Holding: The Court held that the Speedy Trial Act fixes the 30-day preparation period from the defendant's first appearance through counsel and does not require restarting that period after a superseding indictment.

Real World Impact:
  • Does not force a new 30-day delay after a superseding indictment.
  • Gives trial judges discretion to grant continuances for preparation when needed.
  • Resolves conflicting federal appeals court rulings on this timing issue.
Topics: trial scheduling, Speedy Trial Act, indictment changes, criminal procedure

Summary

Background

The case involves a noncitizen charged with illegal entry and reentry after a prior conviction. A grand jury returned an indictment on February 18, 1983; the defendant first appeared through counsel that same day and trial was set for April 19. The Government later corrected the date of the prior conviction and a superseding indictment was returned April 15, 1983; the defendant was arraigned on the superseding indictment on April 18 and asked for a 30-day continuance, which the district court denied. The Ninth Circuit reversed, holding a new 30-day preparation period must begin after a superseding indictment.

Reasoning

The Court addressed whether the 30-day defense-preparation period runs anew after a superseding indictment.

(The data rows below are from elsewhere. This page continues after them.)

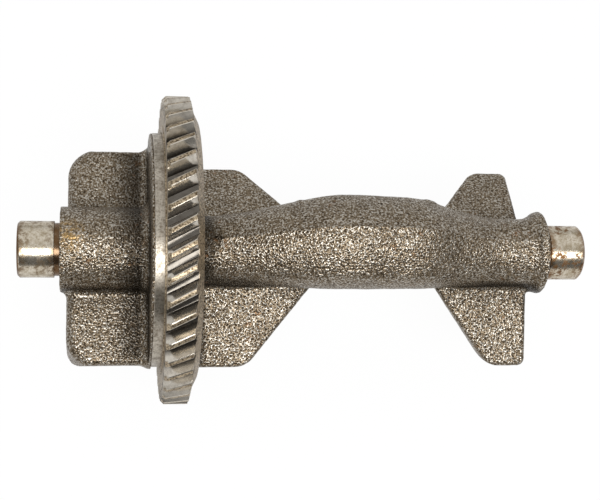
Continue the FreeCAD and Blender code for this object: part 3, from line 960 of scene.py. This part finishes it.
    def rear_field(self, points: np.ndarray) -> np.ndarray:
        """Distance to the web, the beam, the rear weight and the boss, filleted into each other.

        Web and rear weight are turned lands that slope down towards the beam, cut by their flat
        faces. The flare is a cone that widens from the neck to the boss.

        Args:
            points: Places in millimetres.

        Returns:
            Distances, negative inside.
        """
        along = points[:, 0]
        radius = np.hypot(points[:, 1], points[:, 2])
        land = radius - self.weight_radius
        web_back = half_space(along, radius, (AT.web_end, self.weight_radius), 90.0 - self.web_slope)
        web = np.maximum(meet(land, web_back, self.weight_corner), AT.seat_end - along)
        web = self.sector(web, points, self.weight_half_angle, self.weight_edge)
        rear_start = (AT.rear_land_start, self.weight_radius)
        rear = meet(land, half_space(along, radius, rear_start, 90.0 + self.rear_slope), self.weight_corner)
        rear = meet(rear, along - AT.rear_weight_face, self.weight_corner)
        rear = self.sector(rear, points, self.weight_half_angle, self.weight_edge)
        flare_rise = self.boss_radius - self.neck_radius
        flare_angle = math.degrees(math.atan2(flare_rise, AT.flare_end - AT.flare_start))
        flare = half_space(along, radius, (AT.flare_start, self.neck_radius), 90.0 + flare_angle)
        boss = meet(radius - self.boss_radius, flare, self.flare_edge)
        boss = meet(boss, along - AT.boss_face, self.boss_edge)
        neck = np.maximum(radius - self.neck_radius, AT.rear_land_start - along)
        spine = join(np.maximum(self.beam(points), along - AT.flare_start), neck, self.neck_fillet)
        spine = join(spine - self.parting_ridge(points) - self.flash_stubs(points), boss, self.boss_fillet)
        solid = join(join(spine, web, self.weight_fillet), rear, self.weight_fillet)
        return np.maximum(solid, np.maximum(AT.seat_end - self.seat_overlap - along, along - AT.boss_face))

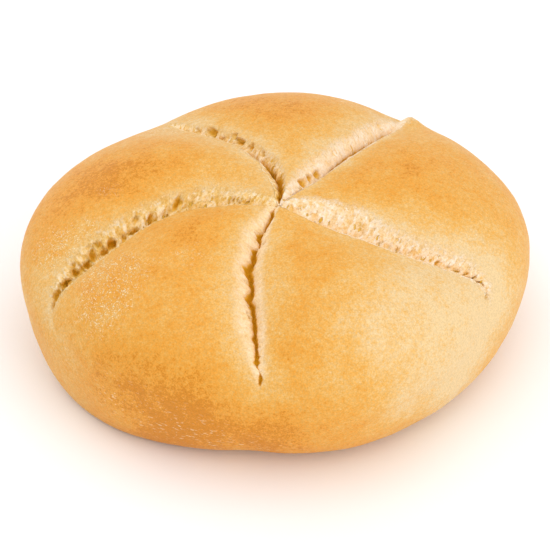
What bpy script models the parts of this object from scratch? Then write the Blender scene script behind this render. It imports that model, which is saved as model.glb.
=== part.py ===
"""A bread roll cut with a five-armed star: one solid of baked dough, domed on top and flat underneath.

Units are metres and +Z is up. The origin is under the middle of the roll, on the surface that it rests on.
Headings are in degrees, counter-clockwise from +X as seen from above.
"""

import math

import bpy
import numpy as np

MM = 0.001

# The dough before it is cut: a dome over a rim, and a rounded edge down to the flat base.
CROWN_HEIGHT = 43.5 * MM
RIM_HEIGHT = 20.5 * MM
SQUARENESS = 2.1  # 2 makes the dome and the edge elliptical, more makes them boxier
RIM_REACHES = np.array([56.8, 58.4, 54.6, 53.4, 50.1, 55.3, 51.5, 50.5, 50.4, 53.5]) * MM  # from +X round
BASE_SHARES = np.array([0.62, 0.66, 0.79, 0.66, 0.70, 0.92, 0.63, 0.77])  # base's reach over the rim's

# The star: where its arms meet, and each arm's headings at even steps from there to its end. Its walls and
# the petals' shoulders above them are given clockwise and counter-clockwise of it.
STAR_CENTRE = np.array([1.7, -6.5]) * MM
ARMS = [
    {
        "headings": (54, 53.3, 52.4, 53),
        "length": 52 * MM,
        "depth": 5.4 * MM,
        "walls": (2.2 * MM, 4.8 * MM),
        "shoulders": (7 * MM, 11 * MM),
    },
    {
        "headings": (85, 98, 114, 122),
        "length": 49 * MM,
        "depth": 4.6 * MM,
        "walls": (2.6 * MM, 2.2 * MM),
        "shoulders": (9 * MM, 7 * MM),
    },
    {
        "headings": (182, 171, 185.2, 197, 203.5),
        "length": 55 * MM,
        "depth": 6.4 * MM,
        "walls": (5.6 * MM, 2.4 * MM),
        "shoulders": (11 * MM, 6 * MM),
    },
    {
        "headings": (238, 252, 262, 267),
        "length": 54 * MM,
        "depth": 4.4 * MM,
        "walls": (4.8 * MM, 3.0 * MM),
        "shoulders": (10 * MM, 9 * MM),
    },
    {
        "headings": (325, 334, 334.8, 338, 337.2),
        "length": 54 * MM,
        "depth": 5.0 * MM,
        "walls": (2.4 * MM, 5.4 * MM),
        "shoulders": (7 * MM, 11 * MM),
    },
]

# How far each petal, after each arm, puffs out, how steeply it does so (1 is a broad bulge, 2 a narrow one),
# and how much of that is left down the sides.
PETAL_SWELLS = np.array([1.0, 2.4, 1.2, 3.4, 0.4]) * MM
SWELL_POWER = 1.4
RIM_SWELL_SHARE = 0.3

# A cut's section: a torn wall on each side, the petal's round shoulder above it, a narrow crack at the
# bottom.
SHOULDER_SHARE = 0.34  # the share of the depth that the round shoulder takes
WALL_HOLLOW = 1.3  # 1 makes the walls straight, more makes them hollow
CRACK_DEPTH = 2.2 * MM
CRACK_WIDTH = 0.9 * MM
# How an arm opens from the star's centre and closes at its far end, as shares of its length.
OPEN_AT, CLOSING_FROM, CLOSED_AT, SHOULDER_GONE_AT = 0.3, 0.72, 1.04, 1.2
FIRST_DEPTH_SHARE, FIRST_WIDTH_SHARE, LAST_WIDTH_SHARE = 0.55, 0.2, 0.35
UNION_POWER = 4  # how sharply the arms' cuts run into each other

# The mesh lines that run out from the star, some of them on each cut's walls, and the rings that cross them.
LINES_PER_PETAL = 20
WALL_LINES = 5
WALL_LIMIT = 0.35  # the most of a petal's width that a wall's lines may take, where the petals meet
TOP_RINGS, EDGE_RINGS, BASE_RINGS = 32, 9, 2

CRUST_COLOUR = (0.80, 0.50, 0.19, 1.0)


def ease(start, end, value):
    """0 before start, 1 after end and smooth in between."""
    share = np.clip((value - start) / (end - start), 0.0, 1.0)
    return share * share * (3.0 - 2.0 * share)


def round_curve(values, heading):
    """A smooth closed curve through values that stand at equal headings, from +X round."""
    count = len(values)
    total = np.full_like(heading, values.mean())
    steps = np.arange(count) * math.tau / count
    for wave in range(1, count // 2):
        total += 2.0 / count * (values @ np.cos(wave * steps)) * np.cos(wave * heading)
        total += 2.0 / count * (values @ np.sin(wave * steps)) * np.sin(wave * heading)
    return total


def profile(ring, base_share):
    """Share of the rim's reach, height, and outward direction (out, up) of the uncut dough on a ring."""
    dome = CROWN_HEIGHT - RIM_HEIGHT
    power = 2.0 / SQUARENESS
    turn = np.clip(ring / TOP_RINGS, 0.0, 1.0) * math.pi / 2
    tuck = np.clip((ring - TOP_RINGS) / EDGE_RINGS, 0.0, 1.0) * math.pi / 2
    inwards = np.clip((ring - TOP_RINGS - EDGE_RINGS) / BASE_RINGS, 0.0, 1.0)
    far, high = np.abs(np.sin(turn)) ** power, np.abs(np.cos(turn)) ** power
    edge_share = base_share + (1.0 - base_share) * np.abs(np.cos(tuck)) ** power
    share = np.where(ring <= TOP_RINGS, far, edge_share * (1.0 - inwards))
    lower = RIM_HEIGHT * (1.0 - np.sin(tuck) ** power)
    height = np.where(ring <= TOP_RINGS, RIM_HEIGHT + dome * high, lower)
    out = dome * far ** (SQUARENESS - 1.0)
    up = RIM_REACHES.mean() * np.where(ring < TOP_RINGS, high, 0.0) ** (SQUARENESS - 1.0)
    length = np.hypot(out, up)
    return share, height, out / length, up / length


def way_along(ring):
    """How far a ring is from the star's centre, measured over the dough."""
    fine = np.linspace(0.0, TOP_RINGS + EDGE_RINGS, 400)
    share, height, _, _ = profile(fine, BASE_SHARES.mean())
    steps = np.hypot(np.diff(share * RIM_REACHES.mean()), np.diff(height))
    return np.interp(ring, fine, np.concatenate([[0.0], np.cumsum(steps)]))


def smooth_through(values, s):
    """One smooth curve through values that stand evenly from 0 to 1."""
    stops = np.linspace(0.0, 1.0, len(values))
    total = np.zeros_like(s)
    for index, value in enumerate(values):
        others = np.delete(stops, index)
        total += value * np.prod([(s - other) / (stops[index] - other) for other in others], axis=0)
    return total


def arm_heading(arm, way):
    """An arm's heading in radians after it has run this far from the star's centre."""
    s = np.clip(way / arm["length"], 0.0, SHOULDER_GONE_AT)
    return np.radians(smooth_through(arm["headings"], s))


def wall_widths(arm, way):
    """The widths of an arm's two walls, clockwise and counter-clockwise of it, this far from the centre."""
    s = way / arm["length"]
    taper = FIRST_WIDTH_SHARE + (1.0 - FIRST_WIDTH_SHARE) * ease(0.0, OPEN_AT, s)
    taper *= 1.0 - (1.0 - LAST_WIDTH_SHARE) * ease(CLOSING_FROM, CLOSED_AT, s)
    return arm["walls"][0] * taper, arm["walls"][1] * taper


def cut_depth(heading, radius, way):
    """How deep the five arms together sink the dough below its uncut surface."""
    total = np.zeros_like(heading)
    for arm in ARMS:
        turn = (heading - arm_heading(arm, way) + math.pi) % math.tau - math.pi
        aside = radius * np.minimum(np.abs(turn), math.pi / 2)
        s = way / arm["length"]
        opened = ease(0.0, OPEN_AT, s)
        closed = ease(CLOSING_FROM, CLOSED_AT, s)
        wall_width = np.where(turn < 0, *wall_widths(arm, way))
        wall = (1 - SHOULDER_SHARE) * np.clip(1 - aside / wall_width, 0, 1) ** WALL_HOLLOW * (1 - closed)
        shoulder = SHOULDER_SHARE * np.exp(-((aside / np.where(turn < 0, *arm["shoulders"])) ** 2))
        shoulder *= 1 - ease(CLOSING_FROM, SHOULDER_GONE_AT, s)
        crack = CRACK_DEPTH * np.clip(1 - aside / CRACK_WIDTH, 0, 1) * opened * (1 - closed)
        depth = arm["depth"] * (FIRST_DEPTH_SHARE + (1 - FIRST_DEPTH_SHARE) * opened)
        total += (depth * (wall + shoulder) + crack) ** UNION_POWER
    return total ** (1 / UNION_POWER)


def heading_between(petal, across, radius, way):
    """A mesh line's heading, and its share of the petal's width: every wall gets the same lines."""
    headings, widths = [], []
    for arm in ARMS + ARMS[:1]:
        headings.append(arm_heading(arm, way))
        widths.append(wall_widths(arm, way))
    headings[-1] = headings[-1] + math.tau
    headings, widths = np.array(headings), np.array(widths)
    columns = np.arange(len(petal))
    start, end = headings[petal, columns], headings[petal + 1, columns]
    gap = np.maximum(radius * (end - start), 0.001 * MM)
    first = np.minimum(widths[petal, 1, columns] / gap, WALL_LIMIT)
    last = np.minimum(widths[petal + 1, 0, columns] / gap, WALL_LIMIT)
    wall = WALL_LINES / LINES_PER_PETAL
    share = first + (across - wall) / (1 - 2 * wall) * (1 - first - last)
    share = np.where(across < wall, across / wall * first, share)
    share = np.where(across > 1 - wall, 1 - (1 - across) / wall * last, share)
    return start + (end - start) * share, share


def shaped_points(lines, rings):
    """The roll's surface for mesh lines, counted round from the first arm, and rings, from the star."""
    way = way_along(rings)
    petal = np.floor(lines / LINES_PER_PETAL).astype(int) % len(ARMS)
    across = lines / LINES_PER_PETAL % 1.0
    mean_radius = profile(rings, BASE_SHARES.mean())[0] * RIM_REACHES.mean()
    heading, petal_share = heading_between(petal, across, mean_radius, way)
    share, height, out, up = profile(rings, round_curve(BASE_SHARES, heading))
    radius = share * round_curve(RIM_REACHES, heading)
    swell = PETAL_SWELLS[petal] * np.abs(np.sin(math.pi * petal_share)) ** SWELL_POWER
    swell *= ease(0.1, 0.5, rings / TOP_RINGS)
    swell *= 1 - (1 - RIM_SWELL_SHARE) * ease(0.75, 1.2, rings / TOP_RINGS)
    push = np.where(rings <= TOP_RINGS + EDGE_RINGS, swell - cut_depth(heading, radius, way), 0.0)
    shift = np.where(rings <= TOP_RINGS, 1.0 - share**2, 0.0)
    x = (radius + push * out) * np.cos(heading) + STAR_CENTRE[0] * shift
    y = (radius + push * out) * np.sin(heading) + STAR_CENTRE[1] * shift
    return np.column_stack([x, y, height + push * up])


def clear_scene():
    for thing in list(bpy.data.objects):
        bpy.data.objects.remove(thing, do_unlink=True)


def crust_material():
    crust = bpy.data.materials.new("baked_crust")
    crust.use_nodes = True
    shader = crust.node_tree.nodes["Principled BSDF"]
    shader.inputs["Base Color"].default_value = CRUST_COLOUR
    shader.inputs["Roughness"].default_value = 0.5
    shader.inputs["Metallic"].default_value = 0.0
    return crust


def bread_roll():
    """A sphere whose meridians become the lines out from the star and whose parallels become the rings."""
    segments = LINES_PER_PETAL * len(ARMS)
    ring_count = TOP_RINGS + EDGE_RINGS + BASE_RINGS
    bpy.ops.mesh.primitive_uv_sphere_add(segments=segments, ring_count=ring_count, radius=1.0)
    roll = bpy.context.object
    roll.name = roll.data.name = "bread_roll"
    ball = np.empty(len(roll.data.vertices) * 3, np.float32)
    roll.data.vertices.foreach_get("co", ball)
    ball = ball.reshape(-1, 3).astype(float)
    lines = np.round(np.arctan2(ball[:, 1], ball[:, 0]) / math.tau * segments) % segments
    rings = np.round(np.arccos(np.clip(ball[:, 2], -1, 1)) / math.pi * ring_count)
    points = shaped_points(lines, rings)
    middle = (points.max(0) + points.min(0)) / 2
    points -= [middle[0], middle[1], points[:, 2].min()]
    roll.data.vertices.foreach_set("co", points.astype(np.float32).ravel())
    roll.data.update()
    roll.data.shade_smooth()
    roll.data.materials.append(crust_material())
    return roll


def main():
    clear_scene()
    home = bpy.data.collections.new("Bread roll")
    bpy.context.scene.collection.children.link(home)
    roll = bread_roll()
    for old_home in list(roll.users_collection):
        old_home.objects.unlink(roll)
    home.objects.link(roll)


main()
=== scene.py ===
import math

import bpy
import numpy as np
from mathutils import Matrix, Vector, noise


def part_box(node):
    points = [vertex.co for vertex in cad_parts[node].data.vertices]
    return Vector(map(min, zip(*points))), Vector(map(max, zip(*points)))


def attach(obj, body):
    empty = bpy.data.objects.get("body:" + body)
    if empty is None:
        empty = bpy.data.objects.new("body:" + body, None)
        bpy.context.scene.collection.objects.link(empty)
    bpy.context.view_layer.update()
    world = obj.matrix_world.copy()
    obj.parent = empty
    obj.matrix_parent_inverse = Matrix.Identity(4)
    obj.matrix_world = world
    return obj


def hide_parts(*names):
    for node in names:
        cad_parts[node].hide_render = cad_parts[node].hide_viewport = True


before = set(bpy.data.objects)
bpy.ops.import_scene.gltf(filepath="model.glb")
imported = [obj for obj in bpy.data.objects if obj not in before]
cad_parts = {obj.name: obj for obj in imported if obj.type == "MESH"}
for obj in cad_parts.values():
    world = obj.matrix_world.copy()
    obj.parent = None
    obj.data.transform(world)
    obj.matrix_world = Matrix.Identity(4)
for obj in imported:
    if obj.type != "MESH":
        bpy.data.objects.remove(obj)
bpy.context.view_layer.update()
mm = 0.001
print("frame loaded")


# small helpers


def ease(start, end, value):
    share = np.clip((value - start) / (end - start), 0.0, 1.0)
    return share * share * (3.0 - 2.0 * share)


def wander(along, size, seed):  # smooth -1..1 noise along a line
    return np.array([noise.noise((x / size, seed * 3.7, 0.5)) for x in along]) * 1.6


def cloud(points, size, octaves, seed):  # smooth noise in space, about -1..1
    spots = (points / size + seed * 5.3).tolist()
    return np.array([noise.fractal(spot, 1.0, 2.0, octaves) for spot in spots])


def deselectAll():
    if bpy.context.object and bpy.context.object.mode != "OBJECT":
        bpy.ops.object.mode_set(mode="OBJECT")
    bpy.ops.object.select_all(action="DESELECT")


# the roll: a dome over a rim, cut with a star of five arms. Millimetres and degrees, with headings
# counter-clockwise from +X. A place of 0 to 1 is on the top, 1 to 2 on the edge and 2 to 3 on the base, and a
# bump goes by (heading, way from the star, reach, height)
roll = {
    "crownHeight": 43.5,
    "rimHeight": 20.5,
    "squareness": 2.1,
    "rimReaches": (56.8, 58.4, 54.6, 53.4, 50.1, 55.3, 51.5, 50.5, 50.4, 53.5),
    "baseShares": (0.62, 0.66, 0.79, 0.66, 0.70, 0.92, 0.63, 0.77),
    "starCentre": (1.7, -6.5),
    "petalSwells": (1.0, 2.4, 1.2, 3.4, 0.4),
    "swellPower": 1.4,
    "swellStarts": (0.1, 0.5),
    "rimSwellShare": 0.3,
    "rimSwellEnds": (0.75, 1.2),
    "shoulderShare": 0.34,
    "firstDepthShare": 0.38,
    "closing": (0.72, 1.04),
    "firstWidthShare": 0.45,
    "linesPerPetal": 80,
    "wallLines": 22,
    "gapLines": 6,
    "mostWallShare": 0.35,
    "mostGapShare": 0.4,
    "topRings": 190,
    "ringCrowding": 0.15,
    "edgeRings": 40,
    "baseRings": 14,
    "bumps": ((51.5, 50, 3.5, 2.1), (57, 50.5, 4, -1.1), (226, 68, 11, 1.2), (317, 71, 8, 1.0),
              (264, 78, 9, -0.5)),
}

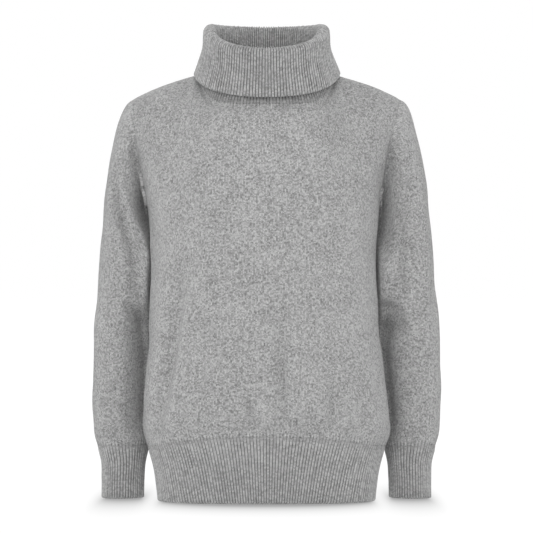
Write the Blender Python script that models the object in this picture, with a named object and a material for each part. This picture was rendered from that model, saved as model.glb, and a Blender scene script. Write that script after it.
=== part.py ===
"""Turtleneck sweater in fulled wool, filled out as if worn, with no wearer inside.

Nine pieces of cloth, each one closed wall: front, back, two sleeves, two ribbed cuffs, the ribbed
hem in two halves and the folded collar. Metres, +Z up, +X to the wearer's left, -Y to the front.
The origin is midway between the shoulder neck points, where the wearer's shoulders hold the sweater.

Every piece is first laid out as a grid of points on the outside of the cloth, in columns around the
garment and rows from its lower edge up. Neighbouring pieces share the points of their seam, so that
one set of normals, taken over the whole garment, gives every wall its thickness. Then each piece
draws back a little from its seams.
"""

import math
from typing import NamedTuple

import bpy
import numpy as np

# ---------------------------------------------------------------------------------------------
# Cloth
# ---------------------------------------------------------------------------------------------
WALL = 0.0030              # thickness of the fulled cloth
SEAM_GAP = 0.0003          # clear space between two pieces at a seam
RIB_RISE = 0.0013          # height of a rib above the groove beside it
SIDES = (("right", -1.0), ("left", 1.0))    # the wearer's sides, and the sign of x there

# ---------------------------------------------------------------------------------------------
# Fineness of the work
# ---------------------------------------------------------------------------------------------
CURVE_POINTS = 721         # points on a curve before it is divided evenly
SAME_POINT = 1.0e-6        # points nearer than this are one point of a seam
RIM_DIRECTION = np.array([1.0, 1.7, 2.3])   # rims are split from their lower end along this
CREASE_ANGLE = 50.0        # degrees between faces, from which an edge is sharp

# ---------------------------------------------------------------------------------------------
# Columns and rows of the grids
# ---------------------------------------------------------------------------------------------
SHOULDER_COLUMNS = 5       # columns along one shoulder seam
NECK_COLUMNS = 14          # columns along the neckline of one panel
PANEL_COLUMNS = NECK_COLUMNS + 2 * SHOULDER_COLUMNS
ARMHOLE_ROWS = 8           # rows of a panel beside the armhole
CAP_ROWS = 5               # rows of a sleeve from the armhole to its first level ring
HEM_RIBS_PER_COLUMN = 4
CUFF_RIBS_PER_COLUMN = 3
COLLAR_RIBS_PER_COLUMN = 5


# ---------------------------------------------------------------------------------------------
# Body below the armholes
# ---------------------------------------------------------------------------------------------
class TrunkSection(NamedTuple):
    """One section around the body."""

    height: float        # height at the side seams
    half_width: float
    middle: float        # x of the middle of the section
    side: float          # y of the side seams
    front: float         # depth of the front before the side seams
    back: float          # depth of the back behind the side seams
    front_rise: float    # how much higher the middle of the front is than the sides
    back_rise: float


BODY_SECTIONS = (
    #            height   half    middle    side    front    back   front   back rise
    TrunkSection(-0.5736, 0.1792, 0.0000, -0.0240, 0.1120, 0.1010, 0.0206, 0.0140),
    TrunkSection(-0.5645, 0.1826, 0.0000, -0.0240, 0.1165, 0.1040, 0.0190, 0.0130),
    TrunkSection(-0.5470, 0.1862, -0.0005, -0.0240, 0.1200, 0.1065, 0.0150, 0.0100),
    TrunkSection(-0.5190, 0.1854, -0.0010, -0.0230, 0.1215, 0.1070, 0.0080, 0.0050),
    TrunkSection(-0.4730, 0.1803, -0.0018, -0.0210, 0.1225, 0.1060, 0.0030, 0.0020),
    TrunkSection(-0.4200, 0.1750, -0.0030, -0.0180, 0.1245, 0.1050, 0.0000, 0.0000),
    TrunkSection(-0.3600, 0.1717, -0.0040, -0.0140, 0.1275, 0.1040, 0.0000, 0.0000),
    TrunkSection(-0.3000, 0.1707, -0.0040, -0.0100, 0.1305, 0.1030, 0.0000, 0.0000),
    TrunkSection(-0.2450, 0.1733, -0.0030, -0.0060, 0.1335, 0.1020, 0.0000, 0.0000),
    TrunkSection(-0.2070, 0.1775, 0.0000, -0.0020, 0.1355, 0.1000, 0.0000, 0.0000),
)
HEM_SECTIONS = (
    TrunkSection(-0.6540, 0.1666, 0.0000, -0.0245, 0.1055, 0.0985, 0.0010, 0.0000),
    TrunkSection(-0.6330, 0.1681, 0.0000, -0.0245, 0.1060, 0.0985, 0.0050, 0.0030),
    TrunkSection(-0.6020, 0.1727, 0.0000, -0.0245, 0.1075, 0.0990, 0.0120, 0.0080),
    BODY_SECTIONS[0],
)
TRUNK_ROUNDNESS = 2.3      # exponent of the body's sections: 2 is an ellipse, more is squarer

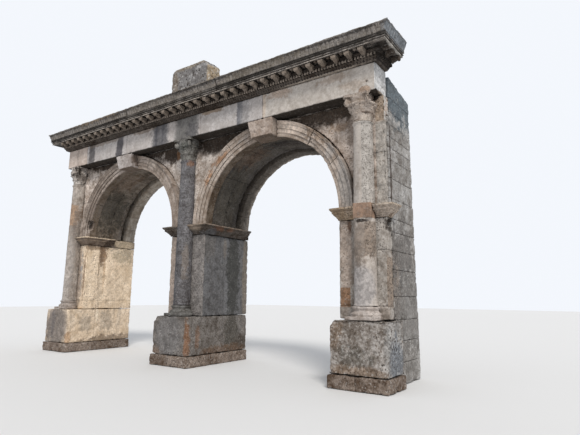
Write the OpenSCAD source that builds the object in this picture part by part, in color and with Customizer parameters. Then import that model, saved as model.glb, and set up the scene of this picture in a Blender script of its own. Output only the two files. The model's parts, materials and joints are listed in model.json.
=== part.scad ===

Reading the Speedy Trial Act’s language, the Court concluded the 30-day period begins at the defendant’s first appearance through counsel and does not refer to the date of a superseding indictment. The Court noted a separate provision that uses the indictment date for the 70-day outside limit, showing Congress knew how to refer to indictments when intended. Because the defendant first appeared on February 18 and trial began April 19, he received twice the minimum preparation time, so the statute was satisfied. The Court also emphasized that judges retain discretion to grant continuances in the interests of justice when preparation time is needed.

Real world impact

The decision resolves a split among appellate courts by holding that a superseding indictment does not automatically restart the 30-day preparation clock. Practically, courts can proceed without an automatic delay after a superseding indictment, but defense lawyers can still seek a judge-ordered continuance when the new indictment actually prejudices preparation. The Court did not need to decide harmless-error issues because it found no statutory violation.

Dissents or concurrances

Justice Blackmun, joined by Justice Brennan, agreed with the result but said the statute’s language is not clear; they stressed protecting effective assistance of counsel and urged judges to grant continuances when a superseding indictment meaningfully increases the defense burden.